A separate academic research workflow makes it easier to keep up with the topics that matter most. Instead of wasting energy hunting for papers, the process brings relevant research to you. And because more time is spent refining the structure of an article before drafting it, less time gets wasted cutting unnecessary sections later.
Writing is a perfect example of AI helping someone become even better at something they already do well.
Use AI to get rid of the work you hate
There are also tasks you may be thrilled to automate almost completely.
For example, maybe you genuinely enjoy reading academic papers about creativity, collaboration, AI effectiveness, or related topics—but you hate searching for them. That search process is tedious, repetitive, and easy to offload.
So it makes sense to automate it.
A research workflow can run every morning, search for relevant new papers, and add them to a daily briefing for later review. Instead of spending your energy digging through sources, you spend it on the part you actually care about: reading, thinking, and applying what you find.
That is the sweet spot.
AI does not just save time. It clears away the parts of the process that make you less likely to do the work at all.

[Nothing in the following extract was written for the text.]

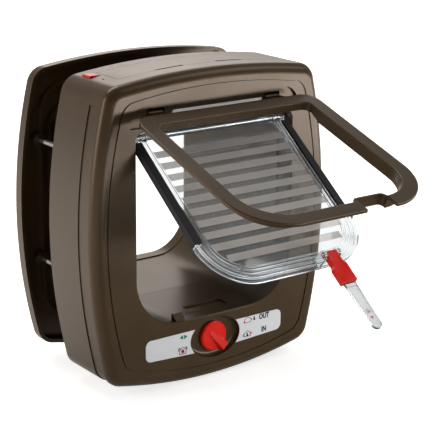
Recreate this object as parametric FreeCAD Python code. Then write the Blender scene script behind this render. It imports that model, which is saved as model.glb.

Choosing your first AI workflow
As you go through your daily work, start asking yourself one simple question:
Could AI help with this?
That question sounds basic, but it is powerful if you ask it often enough.
There are plenty of books, blog posts, and frameworks about delegation and productivity, but most of the advice boils down to something much simpler:
- become more aware of how you spend your time
- identify the tasks that can be delegated
- protect your time for the work you are best at
That is also a strong starting point for deciding how AI fits into your workflow.
People often focus only on automations that save time or make them more efficient. That matters, of course. But it is not the whole picture.
Do not ignore the work you love doing and want to do more of.
In many cases, that is where AI delivers the biggest return—not by replacing you, but by supporting the part of your work that matters most.
Yes, you should automate what can be automated.
But the more interesting opportunity is often using AI to strengthen the things you already do better than anyone else.
So as you work today, keep asking:
How could AI help with this?
Ask it over and over again. Let that question drive your experiments.
How to tell whether a task is a good candidate for AI

Over time, usually through a mix of trial and error, you start developing a better instinct for which tasks are worth turning into AI workflows.
When a new task comes up, it helps to ask a few quick questions:
- Is this a one-off task, or does it happen regularly?
- Do I enjoy doing this, or would I happily hand it off?
- How complex is it?
- Can I clearly explain the process step by step?
- Does this task require human judgment?
- Can I define what success looks like?
- What is the risk if it is done badly?
That may look like a long list, but in practice it only takes a few minutes.
And the answers are useful.
They help you figure out whether a task is worth investing in as an AI workflow, whether it should be fully automated or only partially assisted, and which parts still need to stay in your hands.
Where to start
The hardest part is often not building the workflow.
It is deciding where to begin.
That is why inspiration matters. Once you see enough examples, it becomes much easier to spot opportunities in your own day-to-day work.
You do not need to redesign your entire life around AI in one shot.
You just need one good starting point.
One repetitive task.
One annoying bottleneck.
One area where a little support would make your best work easier to do.
That is enough to begin building your first real AI workflow today.